***** Supplied information *****

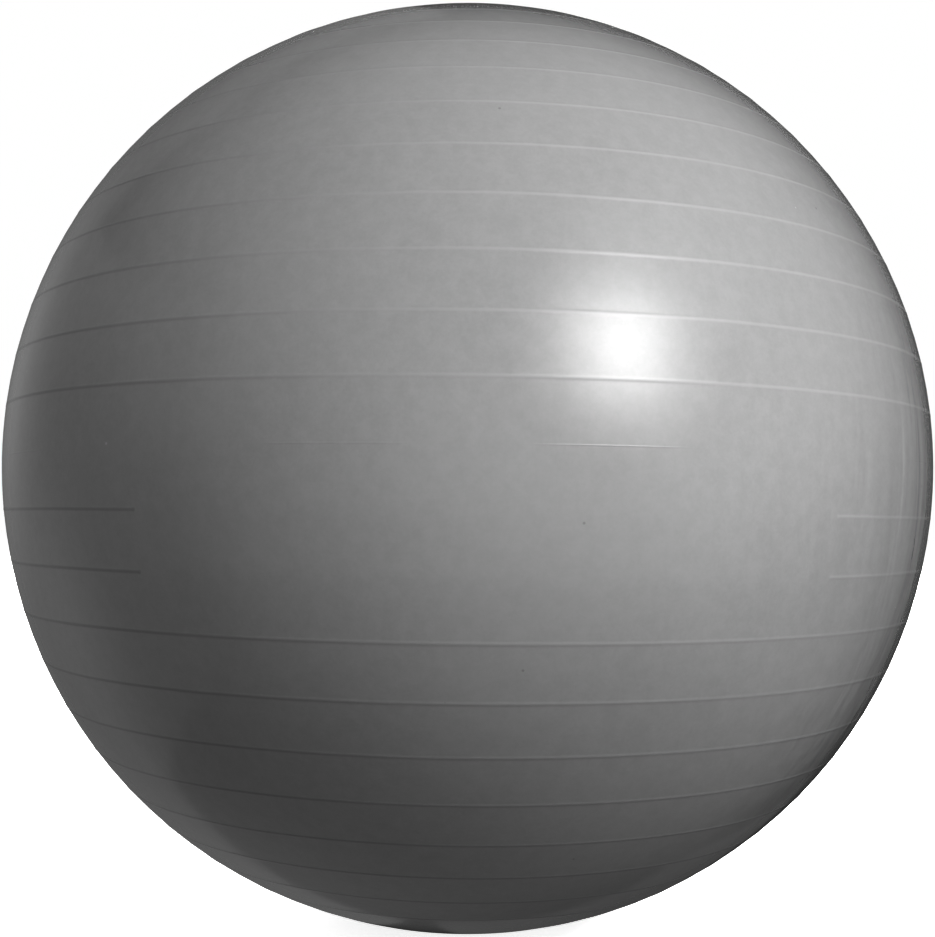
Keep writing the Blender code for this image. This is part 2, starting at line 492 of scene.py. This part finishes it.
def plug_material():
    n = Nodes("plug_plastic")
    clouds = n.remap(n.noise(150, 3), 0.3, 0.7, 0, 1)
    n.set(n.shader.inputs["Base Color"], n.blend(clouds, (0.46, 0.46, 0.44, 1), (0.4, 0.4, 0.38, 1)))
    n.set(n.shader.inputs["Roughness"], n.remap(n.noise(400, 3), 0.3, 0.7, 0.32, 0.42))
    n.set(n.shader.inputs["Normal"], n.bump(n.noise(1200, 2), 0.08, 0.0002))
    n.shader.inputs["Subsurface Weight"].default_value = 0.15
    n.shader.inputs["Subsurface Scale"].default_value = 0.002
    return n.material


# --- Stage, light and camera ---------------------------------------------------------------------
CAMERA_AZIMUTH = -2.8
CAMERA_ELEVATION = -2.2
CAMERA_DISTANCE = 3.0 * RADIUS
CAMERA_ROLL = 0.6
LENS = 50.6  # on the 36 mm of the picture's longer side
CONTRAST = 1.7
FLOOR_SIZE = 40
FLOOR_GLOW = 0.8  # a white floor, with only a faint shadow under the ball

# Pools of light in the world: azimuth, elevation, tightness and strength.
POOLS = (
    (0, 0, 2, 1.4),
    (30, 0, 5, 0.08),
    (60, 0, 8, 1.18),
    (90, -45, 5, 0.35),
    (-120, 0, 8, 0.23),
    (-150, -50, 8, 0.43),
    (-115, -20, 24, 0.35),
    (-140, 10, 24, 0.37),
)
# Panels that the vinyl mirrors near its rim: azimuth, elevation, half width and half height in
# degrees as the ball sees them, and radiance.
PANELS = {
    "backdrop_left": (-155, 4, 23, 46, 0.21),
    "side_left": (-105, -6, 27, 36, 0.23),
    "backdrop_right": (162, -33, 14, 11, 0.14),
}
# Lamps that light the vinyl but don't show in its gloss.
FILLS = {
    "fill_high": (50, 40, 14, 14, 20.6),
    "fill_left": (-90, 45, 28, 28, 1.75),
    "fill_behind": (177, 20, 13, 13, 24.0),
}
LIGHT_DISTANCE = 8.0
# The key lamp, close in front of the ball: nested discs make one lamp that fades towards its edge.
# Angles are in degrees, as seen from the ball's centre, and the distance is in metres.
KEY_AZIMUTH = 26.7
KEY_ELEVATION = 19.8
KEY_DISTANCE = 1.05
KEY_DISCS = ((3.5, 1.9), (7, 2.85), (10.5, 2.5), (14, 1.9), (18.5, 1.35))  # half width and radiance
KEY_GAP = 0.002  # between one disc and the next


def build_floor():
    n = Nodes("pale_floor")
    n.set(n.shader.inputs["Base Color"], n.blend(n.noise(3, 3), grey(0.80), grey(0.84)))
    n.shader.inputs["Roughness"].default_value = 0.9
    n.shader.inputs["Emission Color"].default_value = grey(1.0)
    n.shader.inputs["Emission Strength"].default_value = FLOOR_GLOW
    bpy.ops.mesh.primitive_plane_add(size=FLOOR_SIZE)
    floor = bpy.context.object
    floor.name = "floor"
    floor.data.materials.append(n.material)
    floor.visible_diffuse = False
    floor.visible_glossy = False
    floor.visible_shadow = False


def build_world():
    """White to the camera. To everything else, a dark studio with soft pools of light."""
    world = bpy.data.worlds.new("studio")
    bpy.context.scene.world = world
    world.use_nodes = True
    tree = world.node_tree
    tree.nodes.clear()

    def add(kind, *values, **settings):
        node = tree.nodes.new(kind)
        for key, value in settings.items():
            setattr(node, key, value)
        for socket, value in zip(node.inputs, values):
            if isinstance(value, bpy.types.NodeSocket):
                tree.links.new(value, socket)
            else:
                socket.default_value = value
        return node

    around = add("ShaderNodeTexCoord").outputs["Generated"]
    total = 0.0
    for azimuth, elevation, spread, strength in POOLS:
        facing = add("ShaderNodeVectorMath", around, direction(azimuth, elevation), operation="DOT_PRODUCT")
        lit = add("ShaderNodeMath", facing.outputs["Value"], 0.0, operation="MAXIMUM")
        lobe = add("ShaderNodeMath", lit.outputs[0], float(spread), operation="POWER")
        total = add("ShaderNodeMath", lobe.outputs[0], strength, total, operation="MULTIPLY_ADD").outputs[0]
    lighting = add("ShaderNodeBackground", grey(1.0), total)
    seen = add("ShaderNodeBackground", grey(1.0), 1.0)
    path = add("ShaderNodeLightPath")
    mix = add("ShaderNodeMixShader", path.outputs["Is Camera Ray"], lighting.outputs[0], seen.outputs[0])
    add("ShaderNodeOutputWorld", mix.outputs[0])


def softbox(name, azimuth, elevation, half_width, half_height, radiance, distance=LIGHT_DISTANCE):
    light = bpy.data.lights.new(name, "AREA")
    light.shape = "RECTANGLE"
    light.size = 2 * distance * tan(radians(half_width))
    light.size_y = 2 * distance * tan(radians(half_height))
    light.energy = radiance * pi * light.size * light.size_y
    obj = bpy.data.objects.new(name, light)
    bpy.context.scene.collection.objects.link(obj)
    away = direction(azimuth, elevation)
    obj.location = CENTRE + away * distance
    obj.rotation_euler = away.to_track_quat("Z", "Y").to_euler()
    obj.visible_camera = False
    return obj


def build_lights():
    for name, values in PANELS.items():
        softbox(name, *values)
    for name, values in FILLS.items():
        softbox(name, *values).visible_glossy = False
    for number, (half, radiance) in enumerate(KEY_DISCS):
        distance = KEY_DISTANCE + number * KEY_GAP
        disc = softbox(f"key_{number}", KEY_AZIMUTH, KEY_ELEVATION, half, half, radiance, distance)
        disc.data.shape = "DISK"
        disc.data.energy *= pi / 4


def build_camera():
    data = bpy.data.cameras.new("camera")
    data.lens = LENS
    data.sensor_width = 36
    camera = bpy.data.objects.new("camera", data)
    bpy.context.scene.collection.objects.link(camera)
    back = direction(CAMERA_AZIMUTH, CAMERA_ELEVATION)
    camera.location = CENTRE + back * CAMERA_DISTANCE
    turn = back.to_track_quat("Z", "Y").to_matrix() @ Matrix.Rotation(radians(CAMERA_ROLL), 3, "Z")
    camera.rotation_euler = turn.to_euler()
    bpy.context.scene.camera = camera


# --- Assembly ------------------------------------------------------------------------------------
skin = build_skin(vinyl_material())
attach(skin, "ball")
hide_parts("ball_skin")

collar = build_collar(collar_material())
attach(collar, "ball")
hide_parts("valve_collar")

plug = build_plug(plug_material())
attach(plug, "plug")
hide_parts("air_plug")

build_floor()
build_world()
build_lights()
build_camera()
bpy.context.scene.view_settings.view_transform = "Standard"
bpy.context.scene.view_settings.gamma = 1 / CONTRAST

*****

**Problem statement:** Give the listing again, word for word.

**Result of this task:**
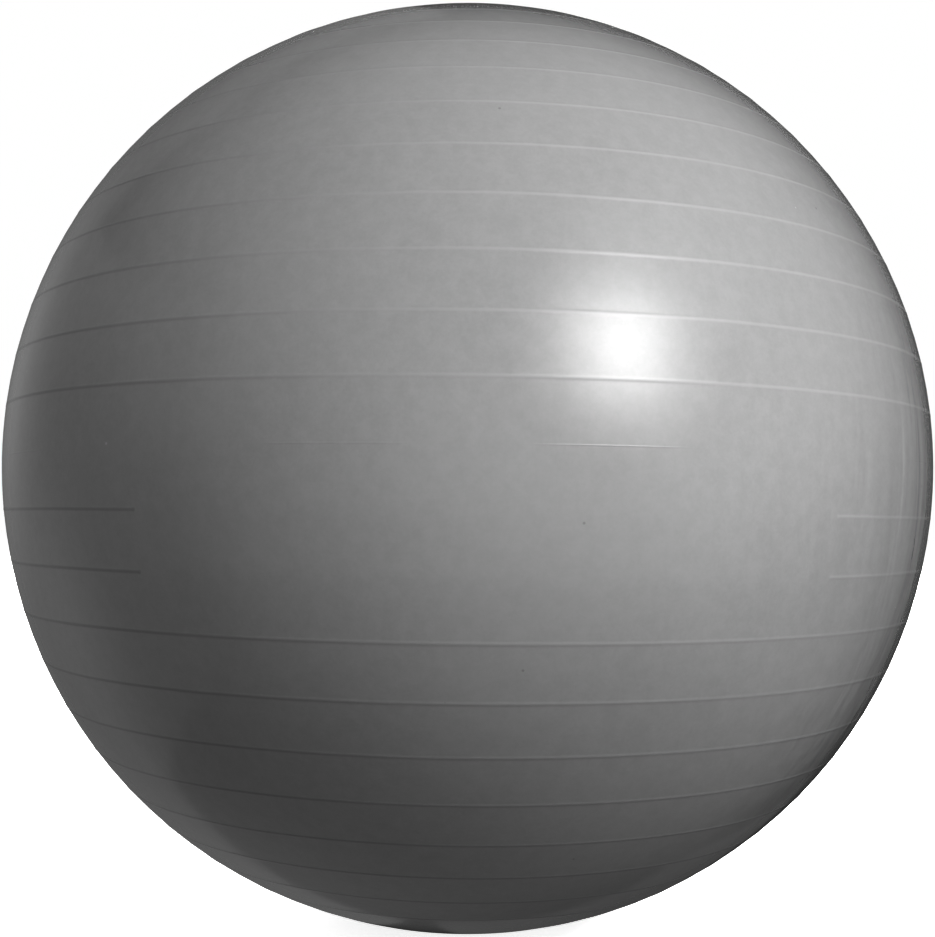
Keep writing the Blender code for this image. This is part 2, starting at line 492 of scene.py. This part finishes it.
def plug_material():
    n = Nodes("plug_plastic")
    clouds = n.remap(n.noise(150, 3), 0.3, 0.7, 0, 1)
    n.set(n.shader.inputs["Base Color"], n.blend(clouds, (0.46, 0.46, 0.44, 1), (0.4, 0.4, 0.38, 1)))
    n.set(n.shader.inputs["Roughness"], n.remap(n.noise(400, 3), 0.3, 0.7, 0.32, 0.42))
    n.set(n.shader.inputs["Normal"], n.bump(n.noise(1200, 2), 0.08, 0.0002))
    n.shader.inputs["Subsurface Weight"].default_value = 0.15
    n.shader.inputs["Subsurface Scale"].default_value = 0.002
    return n.material


# --- Stage, light and camera ---------------------------------------------------------------------
CAMERA_AZIMUTH = -2.8
CAMERA_ELEVATION = -2.2
CAMERA_DISTANCE = 3.0 * RADIUS
CAMERA_ROLL = 0.6
LENS = 50.6  # on the 36 mm of the picture's longer side
CONTRAST = 1.7
FLOOR_SIZE = 40
FLOOR_GLOW = 0.8  # a white floor, with only a faint shadow under the ball

# Pools of light in the world: azimuth, elevation, tightness and strength.
POOLS = (
    (0, 0, 2, 1.4),
    (30, 0, 5, 0.08),
    (60, 0, 8, 1.18),
    (90, -45, 5, 0.35),
    (-120, 0, 8, 0.23),
    (-150, -50, 8, 0.43),
    (-115, -20, 24, 0.35),
    (-140, 10, 24, 0.37),
)
# Panels that the vinyl mirrors near its rim: azimuth, elevation, half width and half height in
# degrees as the ball sees them, and radiance.
PANELS = {
    "backdrop_left": (-155, 4, 23, 46, 0.21),
    "side_left": (-105, -6, 27, 36, 0.23),
    "backdrop_right": (162, -33, 14, 11, 0.14),
}
# Lamps that light the vinyl but don't show in its gloss.
FILLS = {
    "fill_high": (50, 40, 14, 14, 20.6),
    "fill_left": (-90, 45, 28, 28, 1.75),
    "fill_behind": (177, 20, 13, 13, 24.0),
}
LIGHT_DISTANCE = 8.0
# The key lamp, close in front of the ball: nested discs make one lamp that fades towards its edge.
# Angles are in degrees, as seen from the ball's centre, and the distance is in metres.
KEY_AZIMUTH = 26.7
KEY_ELEVATION = 19.8
KEY_DISTANCE = 1.05
KEY_DISCS = ((3.5, 1.9), (7, 2.85), (10.5, 2.5), (14, 1.9), (18.5, 1.35))  # half width and radiance
KEY_GAP = 0.002  # between one disc and the next


def build_floor():
    n = Nodes("pale_floor")
    n.set(n.shader.inputs["Base Color"], n.blend(n.noise(3, 3), grey(0.80), grey(0.84)))
    n.shader.inputs["Roughness"].default_value = 0.9
    n.shader.inputs["Emission Color"].default_value = grey(1.0)
    n.shader.inputs["Emission Strength"].default_value = FLOOR_GLOW
    bpy.ops.mesh.primitive_plane_add(size=FLOOR_SIZE)
    floor = bpy.context.object
    floor.name = "floor"
    floor.data.materials.append(n.material)
    floor.visible_diffuse = False
    floor.visible_glossy = False
    floor.visible_shadow = False


def build_world():
    """White to the camera. To everything else, a dark studio with soft pools of light."""
    world = bpy.data.worlds.new("studio")
    bpy.context.scene.world = world
    world.use_nodes = True
    tree = world.node_tree
    tree.nodes.clear()

    def add(kind, *values, **settings):
        node = tree.nodes.new(kind)
        for key, value in settings.items():
            setattr(node, key, value)
        for socket, value in zip(node.inputs, values):
            if isinstance(value, bpy.types.NodeSocket):
                tree.links.new(value, socket)
            else:
                socket.default_value = value
        return node

    around = add("ShaderNodeTexCoord").outputs["Generated"]
    total = 0.0
    for azimuth, elevation, spread, strength in POOLS:
        facing = add("ShaderNodeVectorMath", around, direction(azimuth, elevation), operation="DOT_PRODUCT")
        lit = add("ShaderNodeMath", facing.outputs["Value"], 0.0, operation="MAXIMUM")
        lobe = add("ShaderNodeMath", lit.outputs[0], float(spread), operation="POWER")
        total = add("ShaderNodeMath", lobe.outputs[0], strength, total, operation="MULTIPLY_ADD").outputs[0]
    lighting = add("ShaderNodeBackground", grey(1.0), total)
    seen = add("ShaderNodeBackground", grey(1.0), 1.0)
    path = add("ShaderNodeLightPath")
    mix = add("ShaderNodeMixShader", path.outputs["Is Camera Ray"], lighting.outputs[0], seen.outputs[0])
    add("ShaderNodeOutputWorld", mix.outputs[0])


def softbox(name, azimuth, elevation, half_width, half_height, radiance, distance=LIGHT_DISTANCE):
    light = bpy.data.lights.new(name, "AREA")
    light.shape = "RECTANGLE"
    light.size = 2 * distance * tan(radians(half_width))
    light.size_y = 2 * distance * tan(radians(half_height))
    light.energy = radiance * pi * light.size * light.size_y
    obj = bpy.data.objects.new(name, light)
    bpy.context.scene.collection.objects.link(obj)
    away = direction(azimuth, elevation)
    obj.location = CENTRE + away * distance
    obj.rotation_euler = away.to_track_quat("Z", "Y").to_euler()
    obj.visible_camera = False
    return obj


def build_lights():
    for name, values in PANELS.items():
        softbox(name, *values)
    for name, values in FILLS.items():
        softbox(name, *values).visible_glossy = False
    for number, (half, radiance) in enumerate(KEY_DISCS):
        distance = KEY_DISTANCE + number * KEY_GAP
        disc = softbox(f"key_{number}", KEY_AZIMUTH, KEY_ELEVATION, half, half, radiance, distance)
        disc.data.shape = "DISK"
        disc.data.energy *= pi / 4


def build_camera():
    data = bpy.data.cameras.new("camera")
    data.lens = LENS
    data.sensor_width = 36
    camera = bpy.data.objects.new("camera", data)
    bpy.context.scene.collection.objects.link(camera)
    back = direction(CAMERA_AZIMUTH, CAMERA_ELEVATION)
    camera.location = CENTRE + back * CAMERA_DISTANCE
    turn = back.to_track_quat("Z", "Y").to_matrix() @ Matrix.Rotation(radians(CAMERA_ROLL), 3, "Z")
    camera.rotation_euler = turn.to_euler()
    bpy.context.scene.camera = camera


# --- Assembly ------------------------------------------------------------------------------------
skin = build_skin(vinyl_material())
attach(skin, "ball")
hide_parts("ball_skin")

collar = build_collar(collar_material())
attach(collar, "ball")
hide_parts("valve_collar")

plug = build_plug(plug_material())
attach(plug, "plug")
hide_parts("air_plug")

build_floor()
build_world()
build_lights()
build_camera()
bpy.context.scene.view_settings.view_transform = "Standard"
bpy.context.scene.view_settings.gamma = 1 / CONTRAST